‘All my plans were ruined’: Covid’s economic toll on young Americans | Coronavirus


David Little of Tampa, Florida, obtained his master’s degree in architecture and was excitedly waiting for his girlfriend to finish her degree before the couple moved to Philadelphia. The coronavirus pandemic halted those plans as they both struggled to find work matching their education.

“I have no idea what I’m doing right now. My plans were completely ruined by all of this,” said Little, 26, who was working as a valet before he was laid off in April. “There are no jobs out there even nationwide for entry level architecture grads, there is no real end in sight, and with my girlfriend not having any income because she’s also in architecture, it’s causing tension that wouldn’t normally be there.”

Like many young people, Little has been hit hard by the economic collapse in the wake of Covid-19. He’s uncertain of what will happen when his unemployment benefits run out at the end of this year, no longer has health insurance after turning 26 this year, and has already racked up significant credit card debt to cover bills over the past few months.

David Little
David Little. Photograph: Courtesy of David Little

Before the pandemic, younger people in America were already making substantially less money than older generations, even compared with when those older people were young. In 1989, baby boomers controlled 21% of the nation’s wealth; millennials controlled just 5% of the nation’s wealth in 2019.

And coronavirus has made life worse.

From spring 2019 to spring 2020, unemployment among adults ages 16 to 24 increased from 8.4% to 24.4%, compared with an increase of 2.8% to 11.3% for adults 25 and older. Young Black (29.6%), Hispanic (27.5%), and Asian American (29.7%) workers are experiencing even higher rates of unemployment. One-third of young Americans in the current labor market are classified as underemployed.

Lane Klumb, 24, of Winona, Minnesota, was furloughed from his job in retail in March 2020 and wasn’t recalled until October, for a seasonal position.

“Between all the bills I accumulated during my furlough, I am still currently paying off credit cards, as I needed to max all of my cards out just to pay my bills and have food,” he said.

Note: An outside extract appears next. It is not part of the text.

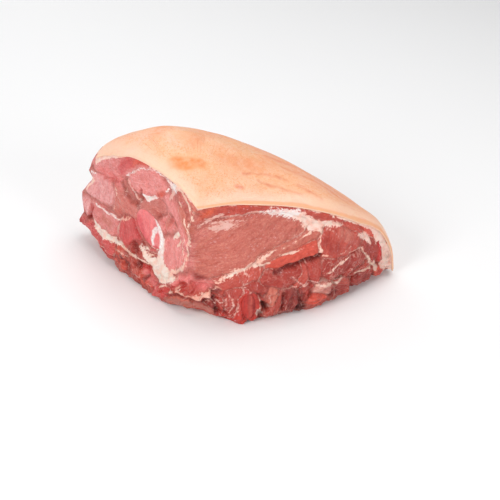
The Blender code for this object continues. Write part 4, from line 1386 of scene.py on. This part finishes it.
def mottle(tree, size, low, high, strength=1.0):
    """A blotchy mask with blotches of a size in millimetres, up to the given strength."""
    mask = place_group(tree, MOTTLE, {"Size mm": size, "Low": low, "High": high})["Mask"]
    return mask if strength == 1.0 else times(tree, mask, strength)


def wet_film(tree, grain, dry, wet):
    """The roughness and the height of a moist surface."""
    film = place_group(tree, WET_FILM, {"Grain mm": grain, "Dry": dry, "Wet": wet})
    return film["Roughness"], film["Height"]


# %% Opening and closing a material
def open_material(name):
    """A new material, its node tree and its shader."""
    material = bpy.data.materials.new(name)
    material.use_nodes = True
    tree = material.node_tree
    return material, tree, tree.nodes["Principled BSDF"]


def read_field(tree, name, output="Fac"):
    """A field that was stored on the points of the mesh."""
    return add_node(tree, "ShaderNodeAttribute", attribute_name=name).outputs[output]


def join_surface(tree, shader, colour, roughness, height, strength, depth):
    """Joins a colour, a roughness and a bump to a shader, and returns the bump's normal."""
    tree.links.new(colour, shader.inputs["Base Color"])
    tree.links.new(roughness, shader.inputs["Roughness"])
    bump = add_node(tree, "ShaderNodeBump", {"Strength": strength, "Distance": depth, "Height": height})
    tree.links.new(bump.outputs[0], shader.inputs["Normal"])
    return bump.outputs[0]


# %% [markdown]
# ## Flesh material
# Colour comes from the muscle that a point belongs to.  Fibres run along each muscle's own grain,
# small flecks and threads of fat lie between them, torn membrane hangs in pale strings near the
# foot of the cuts, and fat shows wherever the stored distance says so, with a noisy edge.  All of
# it could be painted on an image, but nodes stay sharp at any distance.  Light enters meat a
# little way, so it gets a small subsurface share, and a thin coat stands for its moisture.

# %% Colours of the flesh's small parts
MEMBRANE = srgb(238, 186, 172)
FLECK = srgb(236, 196, 200)
THREAD = srgb(232, 176, 162)
SEAM_SKIN = srgb(240, 188, 174)
DARKER = (0.86, 0.68, 0.66)
LIGHTER = (1.16, 1.42, 1.40)
TORN_DARK = (0.72, 0.42, 0.40)
# Painted highlight: the factors that whiten small glints.
PAINTED_GLINT = (1.12, 1.70, 1.75)
PIT = (0.82, 0.58, 0.56)
# Painted shade: the factors that darken the seams between muscles.
SEAM_SHADE = (0.82, 0.56, 0.54)
ROSY = (0.98, 0.78, 0.73)


# %% Flesh: fibres, and the broader bundles, glints and pits between them
def add_fibres(tree, colour, grain):
    """Bundles of fibres, lighter and darker, and the height that they make."""
    fibre = noise(tree, stretch(tree, grain, 5.0, 1.5), detail=5.0, roughness=0.7, distortion=0.4)
    colour = shade(tree, times(tree, ramp(tree, fibre, 0.5, 0.68), 0.8), colour, LIGHTER)
    colour = shade(tree, times(tree, ramp(tree, fibre, 0.5, 0.34), 0.75), colour, DARKER)
    return colour, fibre


def add_depth(tree, colour, grain, calm):
    """Broad dark bundles, painted highlights as small bright glints, and dark pits."""
    bundles = noise(tree, stretch(tree, grain, 16.0, 5.0), roughness=0.6)
    colour = shade(tree, times(tree, ramp(tree, bundles, 0.42, 0.62), 0.7), colour, DARKER)
    # Painted highlights: small pale glints, fewer where the flesh is torn.
    colour = shade(tree, times(tree, mottle(tree, 1.4, 0.50, 0.68, 0.7), calm), colour, PAINTED_GLINT)
    return shade(tree, mottle(tree, 3.4, 0.56, 0.74, 0.75), colour, PIT)


# %% Flesh: torn strings and small flecks
def add_strings(tree, colour, grain, stringy):
    """Torn membrane: thin pale strings along the grain with dark red between them."""
    strings = noise(tree, stretch(tree, grain, 7.0, 0.9), roughness=0.6, distortion=1.2)
    pale = times(tree, ramp(tree, strings, 0.56, 0.70), 0.6, stringy)
    dark = times(tree, ramp(tree, strings, 0.46, 0.32), 0.6, stringy)
    colour = shade(tree, dark, colour, TORN_DARK)
    return blend(tree, pale, colour, MEMBRANE), strings


def add_flecks(tree, colour, grain, calm):
    """Small pale flecks of fat between the bundles, gathered in loose patches."""
    inputs = {"Vector": stretch(tree, grain, 3.8, 1.3), "Scale": 1.0, "Randomness": 0.9}
    cells = add_node(tree, "ShaderNodeTexVoronoi", inputs).outputs
    dot = ramp(tree, cells["Distance"], 0.36, 0.12)
    red = add_node(tree, "ShaderNodeSeparateColor", {0: cells["Color"]}).outputs[0]
    gathered = sums(tree, "MULTIPLY_ADD", mottle(tree, 22.0, 0.42, 0.60), 0.50, 0.05)
    return blend(tree, times(tree, dot, ramp(tree, red, 0.45, 0.7), gathered, calm), colour, FLECK)


# %% Flesh: marbling, seams and fat
def add_marbling(tree, colour, place, marble):
    """Fine threads of fat: the thin lines along which a noise passes through its middle."""
    away = sums(tree, "ABSOLUTE", sums(tree, "SUBTRACT", noise(tree, place, 130.0, distortion=0.6), 0.5))
    return blend(tree, times(tree, ramp(tree, away, 0.035, 0.0), marble, 0.8), colour, THREAD)


def add_seams(tree, colour, seam, wavy):
    """The thin silvery skin between two muscles; where it is missing, the seam is darkened with painted
    shade.
    """
    # Painted shade in each seam that no silvery skin covers.
    groove = ramp(tree, sums(tree, "MULTIPLY_ADD", wavy, 0.5, seam), 1.2, 0.0)
    colour = shade(tree, times(tree, groove, 0.55), colour, SEAM_SHADE)
    skin = ramp(tree, sums(tree, "ADD", seam, wavy), 0.5, -0.1)
    strong = ramp(tree, mottle(tree, 14.0, 0.42, 0.58), 0.0, 1.0, to_low=0.05, to_high=0.8)
    return blend(tree, times(tree, skin, strong), colour, SEAM_SKIN)


def add_fat(tree, colour, fat, fat_tint, wavy):
    """Fat, with a crumbly edge, cloudy and a little pinker in places."""
    here = ramp(tree, sums(tree, "ADD", fat, wavy), -0.4, 0.5)
    rosy = blend(tree, 1.0, fat_tint, ROSY, "MULTIPLY")
    return blend(tree, here, colour, blend(tree, mottle(tree, 5.0, 0.42, 0.66), fat_tint, rosy))


# %% Flesh: its colour from all of these
def flesh_colour(tree, grain, seam, stringy):
    """The colour of the flesh, and the fibres and strings that its bump needs."""
    place = object_place(tree)
    colour, fibre = add_fibres(tree, read_field(tree, "muscle", "Color"), grain)
    crumbs = times(tree, sums(tree, "SUBTRACT", noise(tree, place, 420.0), 0.5), 2.4)
    wavy = sums(tree, "MULTIPLY_ADD", sums(tree, "SUBTRACT", fibre, 0.5), 5.0, crumbs)
    calm = ramp(tree, stringy, 0.0, 1.0, to_low=1.0, to_high=0.35)
    colour = add_depth(tree, colour, grain, calm)
    colour, strings = add_strings(tree, colour, grain, stringy)
    colour = add_flecks(tree, colour, grain, calm)
    colour = add_marbling(tree, colour, place, read_field(tree, "marble"))
    colour = add_seams(tree, colour, seam, wavy)
    fat, fat_tint = read_field(tree, "fat"), read_field(tree, "fat_tint", "Color")
    return add_fat(tree, colour, fat, fat_tint, wavy), fibre, strings


# %% Flesh material
def flesh_material():
    """Moist raw flesh: fibres, seams and strings in its colour and in its bump."""
    material, tree, shader = open_material("raw_flesh")
    grain = read_field(tree, "grain", "Vector")
    seam, stringy = read_field(tree, "seam"), read_field(tree, "stringy")
    colour, fibre, strings = flesh_colour(tree, grain, seam, stringy)
    rough, film = wet_film(tree, grain=1.2, dry=0.50, wet=0.28)
    rough = times(tree, rough, ramp(tree, stringy, 0.0, 1.0, to_low=1.0, to_high=0.78))
    height = sums(tree, "MULTIPLY_ADD", fibre, 1.4, film)
    height = sums(tree, "MULTIPLY_ADD", ramp(tree, seam, 0.0, 1.2), 0.6, height)
    height = sums(tree, "MULTIPLY_ADD", times(tree, strings, stringy), 1.4, height)
    normal = join_surface(tree, shader, colour, rough, height, strength=0.7, depth=0.0011)
    tree.links.new(normal, shader.inputs["Coat Normal"])
    shader.inputs["Subsurface Weight"].default_value = 0.15
    shader.inputs["Subsurface Radius"].default_value = (1.0, 0.30, 0.20)
    shader.inputs["Subsurface Scale"].default_value = 0.0025
    shader.inputs["Specular IOR Level"].default_value = 0.4
    shader.inputs["Coat Weight"].default_value = 0.25
    shader.inputs["Coat Roughness"].default_value = 0.15
    return material


flesh.data.materials.append(flesh_material())
print("the flesh material has", len(flesh.active_material.node_tree.nodes), "nodes")

# %% [markdown]
# ## Rind material
# A scalded rind is a smooth, matt peach with cloudy orange blotches and a few pink ones.  Faint
# streaks and hairs run round it, fine folds of the hide run aslant at its far end, and its lip
# along the long cut is pale with a thin orange rim.  Clouds, streaks, hairs, freckles and folds
# are separate layers here, because each has its own size and strength.  Pores are only a bump.

# %% Colours of the rind's small parts
CLOUD = (0.99, 0.90, 0.78)
SMEAR = (0.99, 0.86, 0.78)
STREAK = srgb(238, 158, 118)
HAIR = srgb(234, 138, 104)
FRECKLE = srgb(240, 152, 100)
BLOOM = srgb(252, 214, 188)
FOLD = srgb(236, 142, 108)
PALE_EDGE = srgb(253, 214, 190)
ORANGE_RIM = srgb(240, 164, 112)


# %% Rind: streaks and hairs that run round it
def add_streaks(tree, colour, streak):
    """Soft streaks and thin reddish hairs; also returns the streaks, for the bump."""
    lines = ramp(tree, noise(tree, stretch(tree, streak, 2.6, 4.5), detail=5.0, roughness=0.65), 0.5, 0.78)
    colour = blend(tree, times(tree, lines, 0.45), colour, STREAK)
    hairs = noise(tree, stretch(tree, streak, 0.9, 1.8), detail=2.0, distortion=0.8)
    hairs = times(tree, ramp(tree, hairs, 0.58, 0.68), mottle(tree, 30.0, 0.44, 0.56), 0.8)
    return blend(tree, hairs, colour, HAIR), lines


# %% Rind: freckles, and pale blooms between them
def add_freckles(tree, colour):
    """Small orange freckles, thicker in some parts, and soft pale blooms."""
    thick = sums(tree, "MULTIPLY_ADD", mottle(tree, 24.0, 0.40, 0.60), 0.5, 0.3)
    colour = blend(tree, times(tree, mottle(tree, 1.6, 0.50, 0.66), thick), colour, FRECKLE)
    return blend(tree, mottle(tree, 5.0, 0.45, 0.75, 0.25), colour, BLOOM)


# %% Rind: fine folds of the hide
FOLD_SLANT = 0.56
FOLD_LENGTH, FOLD_WIDTH = 0.034, 0.0030


def add_folds(tree, colour):
    """Fine reddish folds of the hide, which run aslant towards the far end of the long cut."""
    place = object_place(tree)
    turned = {"Vector": place, "Rotation": (0.0, 0.0, FOLD_SLANT)}
    aslant = add_node(tree, "ShaderNodeMapping", turned).outputs[0]
    folds = noise(tree, stretch(tree, aslant, FOLD_LENGTH, FOLD_WIDTH), detail=2.0, distortion=0.3)
    parts = add_node(tree, "ShaderNodeSeparateXYZ", {"Vector": place}).outputs
    far = times(tree, ramp(tree, parts["X"], -0.03, 0.04), ramp(tree, parts["Y"], 0.05, -0.02), 0.5)
    broken = mottle(tree, 9.0, 0.40, 0.60)
    return blend(tree, times(tree, ramp(tree, folds, 0.56, 0.68), broken, far), colour, FOLD)


# %% Rind: its lip
def add_lip(tree, colour, clouds):
    """A pale edge along both cuts, and a thin wavy orange rim along the long one."""
    pale = times(tree, ramp(tree, read_field(tree, "edge"), 16.0, 3.0), 0.6)
    colour = blend(tree, pale, colour, PALE_EDGE)
    wavy_lip = sums(tree, "MULTIPLY_ADD", clouds, 1.2, read_field(tree, "lip"))
    return blend(tree, times(tree, ramp(tree, wavy_lip, 3.2, 1.4), 0.6), colour, ORANGE_RIM)


# %% Rind material
def rind_material():
    """Matt scalded rind, cloudy and streaked, with pores as a bump."""
    material, tree, shader = open_material("scalded_rind")
    clouds = mottle(tree, 38.0, 0.40, 0.62)
    colour = shade(tree, times(tree, clouds, 0.75), read_field(tree, "rind_tint", "Color"), CLOUD)
    colour = shade(tree, mottle(tree, 11.0, 0.50, 0.72, 0.6), colour, SMEAR)
    colour, lines = add_streaks(tree, colour, read_field(tree, "streak", "Vector"))
    colour = add_folds(tree, add_freckles(tree, colour))
    colour = add_lip(tree, colour, clouds)
    rough, film = wet_film(tree, grain=1.6, dry=0.60, wet=0.42)
    pores = add_node(tree, "ShaderNodeTexVoronoi", {"Vector": object_place(tree), "Scale": 420.0})
    height = sums(tree, "MULTIPLY_ADD", ramp(tree, pores.outputs["Distance"], 0.0, 0.35), 0.5, film)
    height = sums(tree, "SUBTRACT", height, lines)
    join_surface(tree, shader, colour, rough, height, strength=0.4, depth=0.0005)
    shader.inputs["Subsurface Weight"].default_value = 0.2
    shader.inputs["Subsurface Radius"].default_value = (1.0, 0.45, 0.25)
    shader.inputs["Subsurface Scale"].default_value = 0.003
    shader.inputs["Specular IOR Level"].default_value = 0.3
    return material


rind.data.materials.append(rind_material())
print("the rind material has", len(rind.active_material.node_tree.nodes), "nodes")

# %% [markdown]
# ## Bone material
# A saw leaves spongy bone finely pitted and smeared with marrow, so it is a little rough and
# speckled, and slightly translucent.  Both bones share one material, and their own colours come
# from the points of each mesh.

# %% Bone material
SPECKLE = (0.90, 0.74, 0.76)
BONE_PALE = (1.06, 1.35, 1.32)


def bone_material():
    """A sawn face: its stored tint, speckled and clouded."""
    material, tree, shader = open_material("sawn_bone")
    colour = shade(tree, mottle(tree, 2.2, 0.45, 0.62), read_field(tree, "bone_tint", "Color"), SPECKLE)
    colour = shade(tree, mottle(tree, 9.0, 0.45, 0.70, 0.8), colour, BONE_PALE)
    rough, film = wet_film(tree, grain=0.9, dry=0.55, wet=0.35)
    join_surface(tree, shader, colour, rough, film, strength=0.6, depth=0.0006)
    shader.inputs["Subsurface Weight"].default_value = 0.2
    shader.inputs["Subsurface Radius"].default_value = (1.0, 0.35, 0.3)
    shader.inputs["Subsurface Scale"].default_value = 0.003
    return material


SAWN_BONE = bone_material()
arm_bone.data.materials.append(SAWN_BONE)
rib_bone.data.materials.append(SAWN_BONE)
print("both bones have the material", SAWN_BONE.name)

# %% [markdown]
# ## Fitting the pieces to the frame
# The meat is one solid in the imported model, but its flesh and its rind have different finishes, so
# two pieces stand for it.  Each piece is listed with what it rides on, which node of the imported
# model it replaces, and which slot its finish belongs to.

# %% The pieces and what they stand for
for piece, node, slot in (
    (flesh, "pork_shoulder", "raw_meat"),
    (rind, "pork_shoulder", "raw_meat"),
    (arm_bone, "arm_bone", "cut_bone"),
    (rib_bone, "rib_bone", "cut_bone"),
):
    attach(piece, "root")
    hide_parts(node)
    print(piece.name, "stands for", node)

Lane Klumb doing homework while in quarantine
Lane Klumb does homework while in quarantine. Photograph: Courtesy of Lane Klumb

Shortly after returning to work, Klumb had to quarantine due to exposure to a colleague who had tested positive for coronavirus, but Klumb received no pay for the time he missed because he did not test positive. Through all of this, he is still trying to afford tuition fees at Winona State University to complete his degree.

“Bills don’t just stop coming in because you’re unemployed and you make less than you did before,” said 23-year-old Alyssa Desmore, a full-time college student in Oxnard, California, who currently lives with her parents and receives only $98 per week in unemployment benefits while waiting to be recalled to her job at a local school district. “I have no idea when I’ll be able to return to work. My college has moved to completely online, so it’s been a hard transition when at least two of my classes aren’t able to be easily translated from a classroom to an online course.”

Will Peters, 21, of Fort Collins, Colorado is facing a second furlough from his job at a local hotel as a rise in coronavirus cases have prompted another shutdown.

“It’s been completely overwhelming,” Peters said. “We’ve had multiple waves of layoffs and the hotel is barely operating, with most employees working multiple positions so the hotel can still attract visitors while cutting costs. I’ve spent all summer avoiding friends and family to work for guests that visit from all over the country with no forethought for their own safety or the safety of the workers.”

According to a Pew Research Center analysis of data from the US census bureau, 52% of Americans ages 18 to 29 now live with their parents, an increase of 2.6 million Americans since February 2020 and the highest rate since at least the Great Depression.

About 6 million young Americans completed a high school, associate’s, or bachelor’s degree at the end of the 2019-2020 academic year, with many starting careers in a poor job market where recovery could take years.

Young Americans were also excluded from federal stimulus relief funds. Americans ages 17 to 24 who were claimed as a dependent were not eligible to receive a $1,200 federal stimulus check earlier this year.

The economic devastation wrought on the young is also having a severe impact on mental health. As young Americans suffer economically, surveys conducted by the Centers for Disease Control and Prevention found the percentage of young adults ages 18 to 24 experiencing suicidal thoughts increased from 10.7% in 2018 to 25.5% in August 2020 and nearly 75% of young adults struggled with at least one mental health issue.

Joey Ferriz, 24, who works as a janitor at a local college in Irvine, California, said the pandemic recession had taken a heavy mental health toll on his friends and himself.

Coronavirus had made it more difficult to spend time with family and friends, and his ambitions to return to school to obtain HVAC license certification and to get his driver’s license had been put on hold because of coronavirus restrictions.

“I’m still barely getting by,” Ferriz said. “Work has been more stressful due to coronavirus protocols and I wish there was more awareness for mental health in young adults.”